Sarbjit Daley from Sarbs Convenience Store in Wolverhampton has a three-year-old Ford Transit. He chose it because he used to work for Ford, and says he’s very happy with it. “I use it to go to the cash and carry three or four times a week. I prefer this to getting goods delivered because it means I can see the offers that are available. I also find that when I have things delivered, they often have a short shelf life on them. I do shop around, so on different days I go to different cash and carries.”
One issue that has been worrying retailers of late has been reports of thefts from depot car parks. Says Sarbjit: “I’m aware that there have been incidents in depot car parks, and my van was damaged when someone tried to get into the driver’s door. I know it’s cigarettes that they’re after, because they’re seen as a quick buck. Now I always make sure that someone from the cash and carry escorts me out to my van when I’ve bought cigarettes. With the amount I spend in the depot, it’s the least they can do for me.”
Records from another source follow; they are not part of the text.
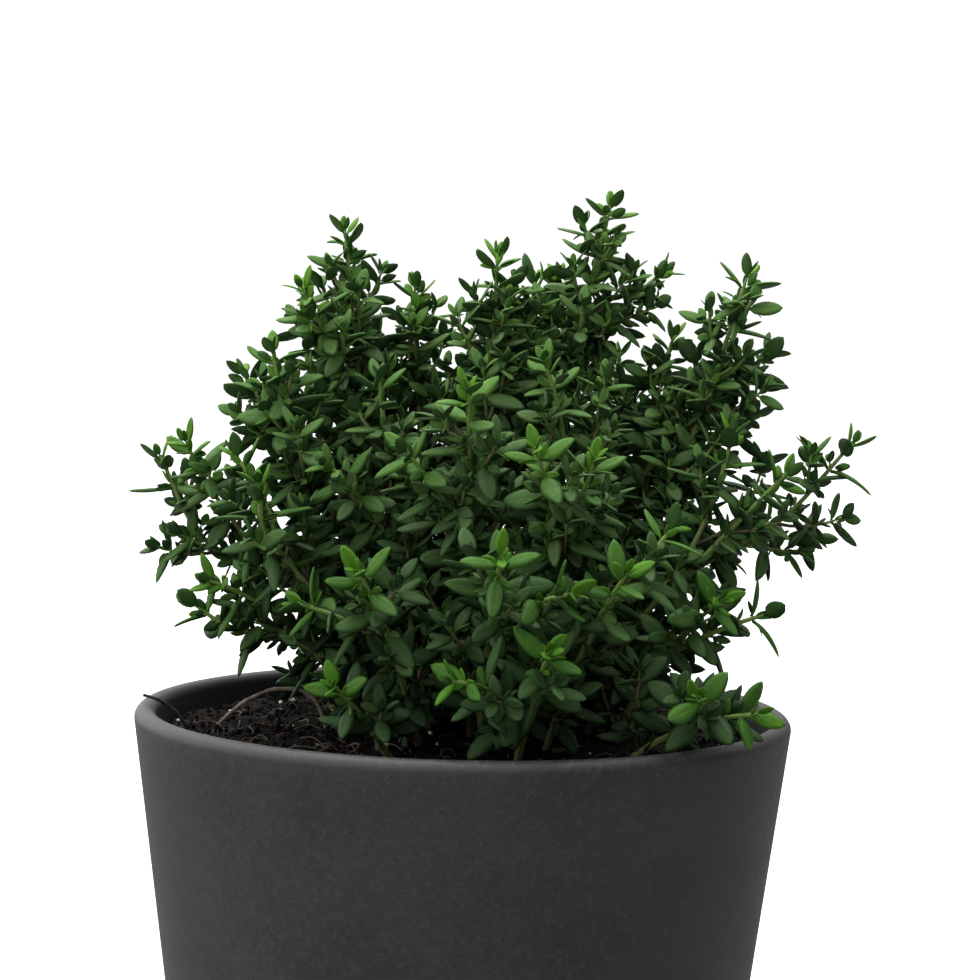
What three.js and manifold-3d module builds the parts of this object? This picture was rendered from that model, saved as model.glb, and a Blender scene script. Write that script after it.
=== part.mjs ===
// Thyme in a tapered, dark ceramic pot.
// Millimetres, +Z up. The origin is the centre of the pot's flat base.

import * as THREE from 'three';
import { mergeVertices } from 'three/addons/utils/BufferGeometryUtils.js';
import Module from 'manifold-3d';

const wasm = await Module();
wasm.setup();

// Pot
const POT_HEIGHT = 125;
const RIM_DIAMETER = 140; // outside, at its widest
const BASE_DIAMETER = 108;
const WALL = 4.6;
const FLOOR = 6;
const BASE_EDGE_RADIUS = 2;
const POT_SEGMENTS = 48;
const RIM_STEPS = 4; // straight stretches round the rim's half circle
const EDGE_STEPS = 2; // and round the base's edge

// Soil
const SOIL_LEVEL = 119; // the height of its surface at the wall
const SOIL_MOUND = 2; // how much higher it is around the stems
const SOIL_RELIEF = 0.7; // height of its lumps
const SOIL_CLEARANCE = 0.45; // to the pot's wall
const SOIL_SEGMENTS = 32;
const SOIL_RINGS = [1, 0.82, 0.62, 0.4, 0.2]; // of points on its surface, over its radius there

// Sprigs
const CROWN = [3, 0]; // the middle of the plant
const FOOT_DEPTH = 9; // of a stem below SOIL_LEVEL
const STEM_BEND = 0.55; // how far up a main stem sags most
const SHOOT_BEND = 0.45; // how far a side shoot first runs on in the main stem's direction, over its reach
const STEM_RADIUS = { root: 1.05, fork: 0.75, tip: 0.45 };
const STEM_SIDES = 4; // thyme has square stems
const STEM_STEP = 16; // length of a straight stretch of stem
const LEAF_WIDTH = 0.42; // over the leaf's length
const LEAF_THICKNESS = 0.6;
const LEAF_WIDEST = 0.52; // where a leaf is widest, over its length
const LEAF_SUNK = 0.25; // how far its base reaches into the stem
const LEAF_DROOP = 0.12; // how far its tip bends back, over its length
const GOLDEN_TURN = 2.39996; // radians between the first leaves of one shoot and the next

const TURNS_TO_TRY = [0, 0.3, -0.3, 0.6, -0.6, 0.9, -0.9]; // radians that a leaf may be turned round its stem

const GAP = 0.3; // between pieces that touch

// Leaf pairs from a shoot's tip down: distance from the tip, leaf length, and angle to the stem in degrees
const LEAF_PAIRS = [
  { down: 1.2, length: 5.4, angle: 30 },
  { down: 3.6, length: 7.6, angle: 56 },
  { down: 7.6, length: 9.3, angle: 70 },
  { down: 13, length: 9.8, angle: 79 },
  { down: 20, length: 9.6, angle: 86 },
];
const SIDE_SHOOT_PAIRS = 4;

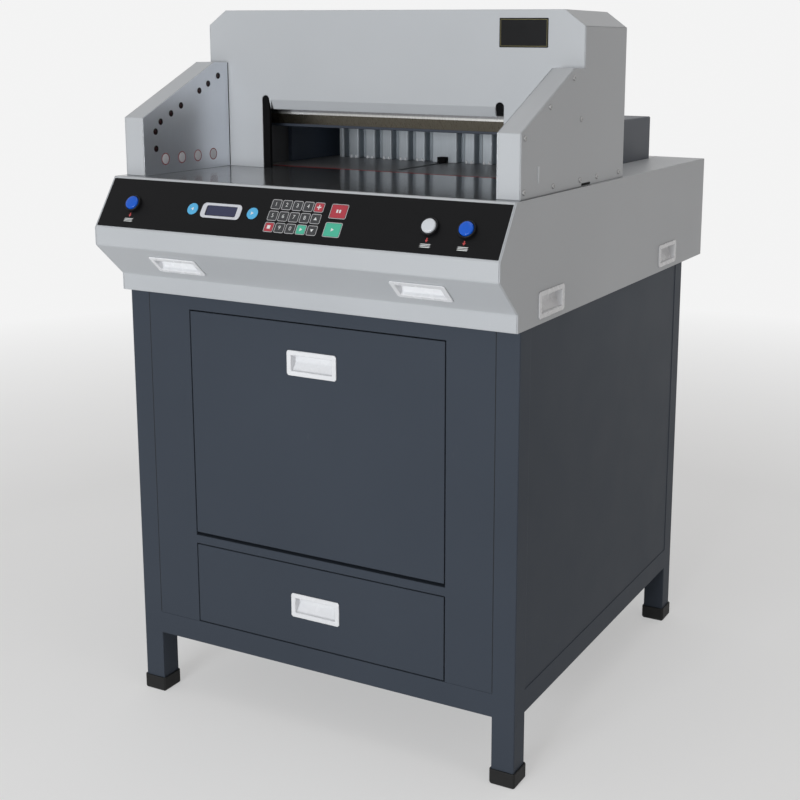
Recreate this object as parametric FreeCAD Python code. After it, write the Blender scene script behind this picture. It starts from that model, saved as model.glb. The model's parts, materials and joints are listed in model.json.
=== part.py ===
import FreeCAD, Part
import math
import os

# Electric paper cutter: a guillotine head on a sheet-metal base housing, on a cabinet stand.
# X runs to the operator's right, Y to the back, Z up. The origin is on the floor, under the
# middle of the machine's outline. All sizes are in millimetres.

# Base housing: profile of its bent front, from the table's edge downwards
HOUSING_W = 752.0
MACHINE_D = 952.0
HOUSING_SHEET = 2.0
BEND_R = 5.0
PANEL_RUN = 53.6
PANEL_DROP = 81.0
BAND_H = 29.5
UNDER_RUN = 63.0
UNDER_DROP = 57.0
BASE_BAND_H = 28.5
BASE_FLANGE = 42.0
FRONT_LIP = 7.0
SIDE_LIP = 12.0
REAR_LIP = 4.0
BASE_PLATE_T = 8.0

# Cabinet stand, set in from the housing above it
CAB_SIDE_IN = 3.0
CAB_FRONT_IN = 79.0
CAB_REAR_IN = 111.0
LEG = 40.0
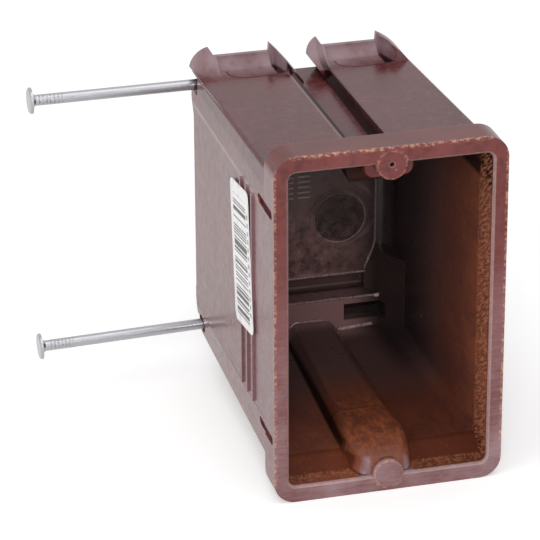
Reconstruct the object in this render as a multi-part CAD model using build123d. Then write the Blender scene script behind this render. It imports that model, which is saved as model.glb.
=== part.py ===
from build123d import *
import math
import os

os.makedirs("parts", exist_ok=True)

# Frame: X across the mouth, Y from the mouth to the back, Z up.
# The origin lies halfway between the two device-screw pilots, on the boss faces.
# All sizes are in millimetres.

# device-screw bosses
screw_spacing = 83.34
boss_r = 3.95
boss_edge_r = 0.6
pilot_r = 0.65
dimple_r = 1.7
dimple_depth = 0.45
pedestal_half = 6.4
pedestal_reach = 4.3
pedestal_corner_r = 2.6
pedestal_edge_r = 1.5
pedestal_set_back = 2.4
pedestal_edge_z = screw_spacing / 2 - pedestal_reach

# mouth, set out from the screws, and the rim round it
mouth_over_screws = 0.46
mouth_width = 51.2
mouth_height = screw_spacing + mouth_over_screws
mouth_corner_r = 1.8
mouth_bevel = 0.7
rim_side_land = 3.8
rim_end_land = 4.3
rim_width = mouth_width + 2 * rim_side_land
rim_height = mouth_height + 2 * rim_end_land
rim_depth = 9.4
rim_set_back = 0.3
rim_corner_r = 5.6

# body behind the rim
back_y = 80.0
side_left_front = -rim_width / 2
side_left_back = side_left_front - 0.1
side_right_front = rim_width / 2 - 0.1
side_right_back = side_right_front - 1.8
rim_end_step = 5.5
top_draft = 1.9
floor_draft = 2.1
top_front_z = rim_height / 2 - rim_end_step
top_back_z = top_front_z - top_draft
floor_front_z = -top_front_z
floor_back_z = floor_front_z + floor_draft
band_top_z = top_front_z - 10.7
band_low_z = floor_front_z + 13.7
band_top_lean = 0.35
band_low_lean = 1.2
top_edge_r = 1.0
low_edge_front_r = 3.2
low_edge_back_r = 5.5

# inside of the body
ledge_start_y = 4.6
ledge_end_y = 9.2
ledge_r = 2.5
cavity_start_y = 8.2
cavity_left_front = -mouth_width / 2
cavity_left_back = cavity_left_front + 0.4
cavity_right_front = mouth_width / 2
cavity_right_back = cavity_right_front - 2.4
top_wall_front = 2.7
top_wall_back = 2.6
floor_wall_back = 2.5
cavity_top_front_z = top_front_z - top_wall_front
cavity_top_back_z = top_back_z - top_wall_back
cavity_floor_front_z = floor_front_z + top_wall_front
cavity_floor_back_z = floor_back_z + floor_wall_back
cavity_corner_front_r = 2.6
cavity_corner_back_r = 4.2
cavity_back_fillet = 3.8
back_wall = 2.8
cavity_back_y = back_y - back_wall

# clearance channels for the device screws, top and bottom
channel_depth = 4.7
channel_floor_z = top_front_z - channel_depth
channel_floor_half = 3.8
channel_mouth_half = 5.0
channel_flare = 0.5
channel_wall = 2.3
ridge_rise = 0.8
ridge_front_z = channel_floor_z - channel_wall
ridge_back_z = ridge_front_z - ridge_rise
ridge_left_x = (-7.9, -4.3)
ridge_foot_x = (-9.3, -7.6)
ridge_right_x = 6.9
ridge_steep_r = 1.2
ridge_soft_r = 3.6
ridge_nose_r = 3.9

# guide bar for the lower nail, with the recess above it
guide_thickness = 4.6
guide_front_y = cavity_back_y - guide_thickness
guide_rise = 9.1
guide_top_z = cavity_floor_back_z + guide_rise
guide_edge_r = 0.5
window_x = (cavity_right_back - 13.9, cavity_right_back - 3.0)
window_z = (guide_top_z - 6.7, guide_top_z - 2.0)
recess_height = 5.0
recess_depth = 3.0
recess_edge_r = 1.2
recess_x = (cavity_left_back + 0.4, cavity_right_back - 6.3)
back_rib_z = tuple(guide_top_z + step for step in (-2.7, 0.8, 4.0, 6.6))
back_rib_height = 1.7
back_low_step = 1.8

# thick corner at the low rear right, with a slanted face
corner_reach_x = 7.0
corner_reach_y = 12.7
corner_top_z = (guide_top_z + 6.0, guide_top_z + 12.5)
corner_top_x = (cavity_right_back - corner_reach_x, cavity_right_back - 3.8)

# thicker head of the back, over the upper nail
head_step = 2.5
back_top_y = back_y + head_step
back_top_z = (top_back_z - 11.8, top_back_z - 7.3)

# nails: axis through the entry in the left side and the middle of the head
nail_length = 63.5
nail_r = 1.43
nail_head_r = 3.45
nail_head_thickness = 1.05
nail_head_bevel = 0.35
nail_point_length = 4.2
nail_clearance = 0.05
bore_past_tip = 0.5
upper_nail_y = back_top_y - 2.7
upper_nail_z = top_back_z - 3.3
upper_nail_entry = (side_left_back, upper_nail_y, upper_nail_z)
upper_nail_head = (side_left_back - 42.9, upper_nail_y, upper_nail_z + 0.02)
lower_nail_y = guide_front_y + 2.9
lower_nail_z = guide_top_z - 4.12
lower_nail_entry = (side_left_back, lower_nail_y, lower_nail_z)
lower_nail_head = (side_left_back - 43.5, lower_nail_y, lower_nail_z - 1.06)
nail_notch_r = 2.5
nail_notch_depth = 1.2
nail_recess_y = back_top_y - 6.0
nail_recess_z = (upper_nail_z - 1.9, upper_nail_z + 0.9, upper_nail_z + 4.0)
nail_recess_x = (side_left_back + 1.6, side_left_back - 0.6)

# cable entries on the top: one unit to the left and one to the right.
# Each arc is given by its middle and foot, out from the unit's centre and up from the top.
entry_centres = (side_left_back + 12.6, side_right_back - 15.4)
horn_arcs = (((-11.0, 4.3), (-13.0, 1.0)), ((-9.75, 4.2), (-10.6, 1.1)))
horn_bury = (-10.1, -7.7)
wing_arcs = (((11.7, 1.7), (15.1, -2.6)), ((12.3, 2.8), (15.1, -0.6)))
lip_half = 8.1
lip_top_z = top_back_z + 3.3
lip_thickness = 1.5
lip_foot_y = back_top_y - 4.3
ear_top_z = top_back_z + 5.7
ear_drop = 1.5
wing_front_y = back_top_y - 10.1
wing_thickness = 1.1
wing_sweep = 4.3
entry_bury_z = top_back_z - 3.8
flap_front_y = wing_front_y - 0.6
flap_corner_r = 4.5
groove_width = 0.5
groove_depth = 0.4
slot_front_width = 3.4
slot_back_width = 1.3
slot_back_y = back_top_y - lip_thickness
slot_ledge_z = top_back_z - 1.5

# left edge of the top, flared out towards the horn
flare_front_y = back_y - 34.0
flare_drop = 1.5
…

Unfortunately, incidents in cash and carry car parks are a problem. In a recent article in The Grocer, AG Parfett & Sons chairman Steve Parfett said the “criminal fraternity were very active in our car parks, targeting and threatening customers opportunistically”.
The Federation of Wholesale Distributors has issued safety advice to cash and carry customers, much of which relates to tobacco purchases. This includes: never leave tobacco products on open view in your vehicle and ask for assistance if you have a large amount of tobacco to load.